Stallings guaranteed the Browns will be tougher and said Kitchens will benefit from being “blessed with a good, young quarterback” in Mayfield. They formed a bond instantly when Kitchens took charge of the offense, and the way Mayfield flourished played a significant role in Kitchens getting the job.
“They’re probably two guys who are a little bit alike,” Trickett said.
The Browns went 5-3 with Gregg Williams as interim coach and Kitchens as coordinator. Croom said Kitchens’ impact was obvious.
“It wasn’t X’s and O’s that just turned the season for Cleveland,” he said. “I mean, you’re talking about the same players now.
“I think life is about people and relationships, but especially football. And especially at the NFL level. Coaching is about getting those players to play their absolute best as a team. That’s great leadership, and that’s what Freddie is, he’s a leader.”
Kitchens had never been a head coach at any level, so he’s never stood in front of the entire team day after day. Croom said it won’t be an issue.

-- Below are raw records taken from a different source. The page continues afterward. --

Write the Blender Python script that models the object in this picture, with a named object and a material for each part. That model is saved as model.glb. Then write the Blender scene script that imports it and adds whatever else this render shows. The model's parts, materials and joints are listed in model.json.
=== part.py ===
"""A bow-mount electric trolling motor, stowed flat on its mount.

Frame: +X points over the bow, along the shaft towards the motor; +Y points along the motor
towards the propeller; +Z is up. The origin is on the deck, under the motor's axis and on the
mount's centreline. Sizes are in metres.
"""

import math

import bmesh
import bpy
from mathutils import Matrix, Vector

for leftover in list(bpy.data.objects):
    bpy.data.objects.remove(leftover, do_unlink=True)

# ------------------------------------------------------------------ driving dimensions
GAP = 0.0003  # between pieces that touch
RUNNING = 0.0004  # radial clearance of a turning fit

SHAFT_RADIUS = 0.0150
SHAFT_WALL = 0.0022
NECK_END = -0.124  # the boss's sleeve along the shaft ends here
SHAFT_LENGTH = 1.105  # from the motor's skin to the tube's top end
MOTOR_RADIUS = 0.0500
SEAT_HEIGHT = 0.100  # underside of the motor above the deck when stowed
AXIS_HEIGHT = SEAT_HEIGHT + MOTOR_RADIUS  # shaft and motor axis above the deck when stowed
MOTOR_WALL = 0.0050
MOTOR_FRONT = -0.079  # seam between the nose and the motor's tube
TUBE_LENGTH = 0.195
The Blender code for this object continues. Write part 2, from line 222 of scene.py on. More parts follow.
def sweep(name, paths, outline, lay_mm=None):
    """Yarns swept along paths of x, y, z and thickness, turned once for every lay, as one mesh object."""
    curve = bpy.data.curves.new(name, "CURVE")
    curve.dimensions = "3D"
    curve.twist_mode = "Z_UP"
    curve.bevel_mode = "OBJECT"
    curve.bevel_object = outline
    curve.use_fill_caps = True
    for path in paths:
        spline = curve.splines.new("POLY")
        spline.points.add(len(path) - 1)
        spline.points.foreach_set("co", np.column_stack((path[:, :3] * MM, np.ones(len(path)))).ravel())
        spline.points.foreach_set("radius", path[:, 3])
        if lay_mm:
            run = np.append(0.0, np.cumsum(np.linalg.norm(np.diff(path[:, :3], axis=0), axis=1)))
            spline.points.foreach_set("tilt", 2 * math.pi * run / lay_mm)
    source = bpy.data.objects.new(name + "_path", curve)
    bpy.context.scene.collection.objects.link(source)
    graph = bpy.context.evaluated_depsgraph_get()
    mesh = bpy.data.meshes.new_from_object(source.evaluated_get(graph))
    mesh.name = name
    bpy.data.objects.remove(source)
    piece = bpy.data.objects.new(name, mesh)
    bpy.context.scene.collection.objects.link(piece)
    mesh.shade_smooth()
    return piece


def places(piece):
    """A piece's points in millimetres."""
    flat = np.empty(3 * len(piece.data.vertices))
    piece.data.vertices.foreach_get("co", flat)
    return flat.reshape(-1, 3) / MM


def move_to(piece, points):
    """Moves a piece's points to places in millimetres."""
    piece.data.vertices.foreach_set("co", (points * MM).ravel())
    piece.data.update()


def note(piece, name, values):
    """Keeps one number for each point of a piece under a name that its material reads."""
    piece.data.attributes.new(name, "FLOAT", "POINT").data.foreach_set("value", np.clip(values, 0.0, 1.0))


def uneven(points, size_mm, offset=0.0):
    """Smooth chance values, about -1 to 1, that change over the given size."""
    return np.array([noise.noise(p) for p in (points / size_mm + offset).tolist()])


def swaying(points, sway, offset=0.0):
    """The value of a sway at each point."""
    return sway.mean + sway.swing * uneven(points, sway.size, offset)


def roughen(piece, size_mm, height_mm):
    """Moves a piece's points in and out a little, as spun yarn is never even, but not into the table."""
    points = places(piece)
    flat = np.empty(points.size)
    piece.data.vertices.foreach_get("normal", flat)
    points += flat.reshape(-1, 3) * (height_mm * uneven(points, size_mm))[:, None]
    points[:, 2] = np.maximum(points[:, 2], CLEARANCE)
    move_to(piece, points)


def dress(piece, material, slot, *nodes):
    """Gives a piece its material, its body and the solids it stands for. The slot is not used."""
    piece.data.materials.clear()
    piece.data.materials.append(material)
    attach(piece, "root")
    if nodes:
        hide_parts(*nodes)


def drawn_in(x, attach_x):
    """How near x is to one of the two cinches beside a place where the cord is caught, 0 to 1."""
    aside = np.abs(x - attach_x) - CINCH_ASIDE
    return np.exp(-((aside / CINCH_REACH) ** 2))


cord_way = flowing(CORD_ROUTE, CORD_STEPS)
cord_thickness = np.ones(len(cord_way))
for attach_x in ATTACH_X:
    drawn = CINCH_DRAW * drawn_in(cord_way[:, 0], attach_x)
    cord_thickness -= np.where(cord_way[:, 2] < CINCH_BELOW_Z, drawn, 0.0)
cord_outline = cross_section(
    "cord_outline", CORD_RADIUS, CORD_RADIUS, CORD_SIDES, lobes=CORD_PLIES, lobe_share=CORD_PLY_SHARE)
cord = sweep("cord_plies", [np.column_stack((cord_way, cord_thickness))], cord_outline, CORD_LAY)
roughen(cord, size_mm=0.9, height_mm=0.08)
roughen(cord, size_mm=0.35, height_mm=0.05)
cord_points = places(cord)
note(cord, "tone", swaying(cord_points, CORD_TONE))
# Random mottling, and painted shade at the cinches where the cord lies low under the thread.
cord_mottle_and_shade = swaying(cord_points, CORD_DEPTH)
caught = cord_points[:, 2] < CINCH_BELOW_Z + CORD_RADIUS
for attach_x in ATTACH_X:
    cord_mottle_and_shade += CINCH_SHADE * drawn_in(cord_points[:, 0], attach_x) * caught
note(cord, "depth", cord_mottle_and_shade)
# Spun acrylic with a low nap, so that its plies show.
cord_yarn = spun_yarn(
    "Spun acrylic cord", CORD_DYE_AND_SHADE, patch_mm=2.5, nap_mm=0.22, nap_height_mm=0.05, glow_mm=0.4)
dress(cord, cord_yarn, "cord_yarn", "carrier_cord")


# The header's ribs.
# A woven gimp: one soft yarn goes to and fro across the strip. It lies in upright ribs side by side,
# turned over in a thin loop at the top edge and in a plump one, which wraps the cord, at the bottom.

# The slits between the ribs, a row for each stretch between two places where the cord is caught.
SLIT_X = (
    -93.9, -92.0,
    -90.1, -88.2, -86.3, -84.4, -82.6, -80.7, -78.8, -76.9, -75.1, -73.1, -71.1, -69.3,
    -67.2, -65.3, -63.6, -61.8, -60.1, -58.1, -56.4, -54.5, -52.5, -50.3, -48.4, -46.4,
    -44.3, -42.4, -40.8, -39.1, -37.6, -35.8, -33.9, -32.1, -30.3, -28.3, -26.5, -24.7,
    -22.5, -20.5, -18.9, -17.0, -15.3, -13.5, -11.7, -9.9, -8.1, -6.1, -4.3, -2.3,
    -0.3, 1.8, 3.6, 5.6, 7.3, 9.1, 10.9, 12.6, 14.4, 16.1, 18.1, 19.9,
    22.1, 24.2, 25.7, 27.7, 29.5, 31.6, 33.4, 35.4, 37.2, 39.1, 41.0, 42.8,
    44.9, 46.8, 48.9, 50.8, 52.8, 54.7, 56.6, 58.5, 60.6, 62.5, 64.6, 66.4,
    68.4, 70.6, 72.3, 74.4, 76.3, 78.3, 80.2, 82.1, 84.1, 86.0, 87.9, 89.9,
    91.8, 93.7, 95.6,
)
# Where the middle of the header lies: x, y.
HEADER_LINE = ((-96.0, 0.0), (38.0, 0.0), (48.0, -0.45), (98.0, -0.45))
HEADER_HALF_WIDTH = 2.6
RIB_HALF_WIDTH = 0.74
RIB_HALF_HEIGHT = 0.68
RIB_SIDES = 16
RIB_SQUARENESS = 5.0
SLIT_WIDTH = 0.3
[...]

“In his mind he knows exactly what he wants to do right now, and he’s seen himself in this position for a long time,” he said. “So it’s almost like the great golfers. They always say you practice the round in your head a thousand times before you go out there and play.
“There will be no question in anybody’s mind what’s expected of them. And there won’t be any deviation. They’ll always know where he stands. They may not like it sometimes but they’ll know.”
Kitchens’ mentors say all he needed was a chance.
“It’s all about opportunity,” McCorvey said. “Now he has to take the opportunity and go make the most of it. I’m sure he will, in his own way.”